Coitado de D. Sebastião. Talvez el-rei tenha até regressado neste século ou no passado mas, depois de um olhar atento, tenha decidido dar meia volta ao seu cavalo branco e partir (como estava nevoeiro ninguém deu por ele).
Portugal, que descobriu o mundo, hoje navega numa das suas Naus a descobrir coisa nenhuma.
Não temos rumo nem Comandante e, provavelmente, o leme até já foi roubado juntamente com o recheio do navio, tornando praticamente impossível a tarefa de quem se arrisque a subir as escadas e a colocar as mãos no timão.

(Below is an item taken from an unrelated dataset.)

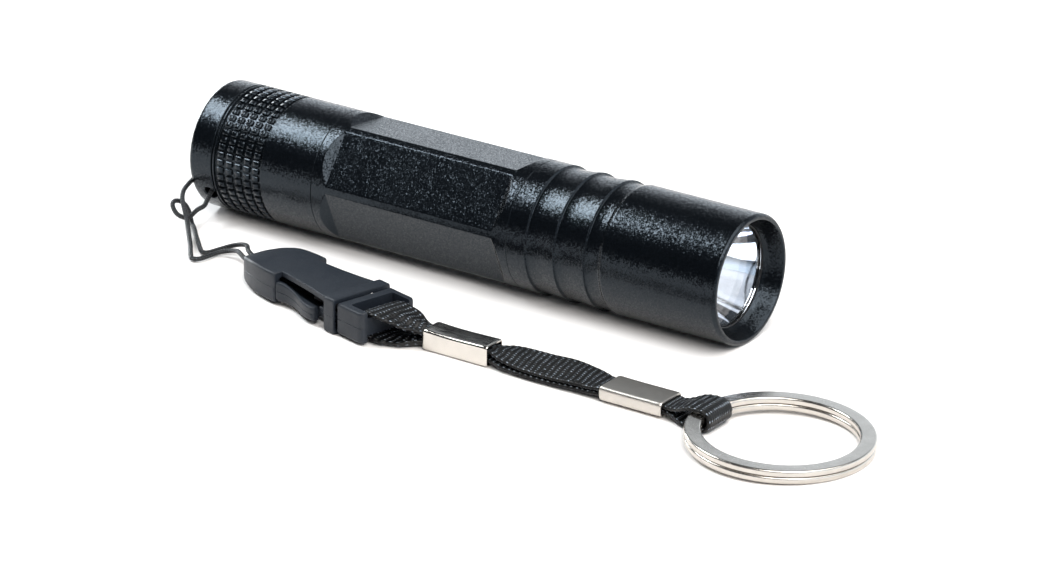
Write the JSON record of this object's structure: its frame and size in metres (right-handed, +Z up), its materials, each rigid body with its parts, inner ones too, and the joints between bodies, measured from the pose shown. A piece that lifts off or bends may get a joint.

É com orgulho que dizemos que Portugal é o País da esperança, mas não podemos ter só esperança que tudo mude. Temos de ser nós próprios os agentes dessa mudança. Cada um, à sua forma, a exigir diferente, a querer melhor. Recuso-me a acreditar que estamos condenados a viver reféns de políticas que nunca levam a lado nenhum.
Se só nos resta esperar que o Peter Pan venha para que os meninos perdidos se libertem e possam crescer, importa lembrar que só resulta se quisermos, acreditarmos e fizermos por isso (e um bocadinho de magia também ajuda).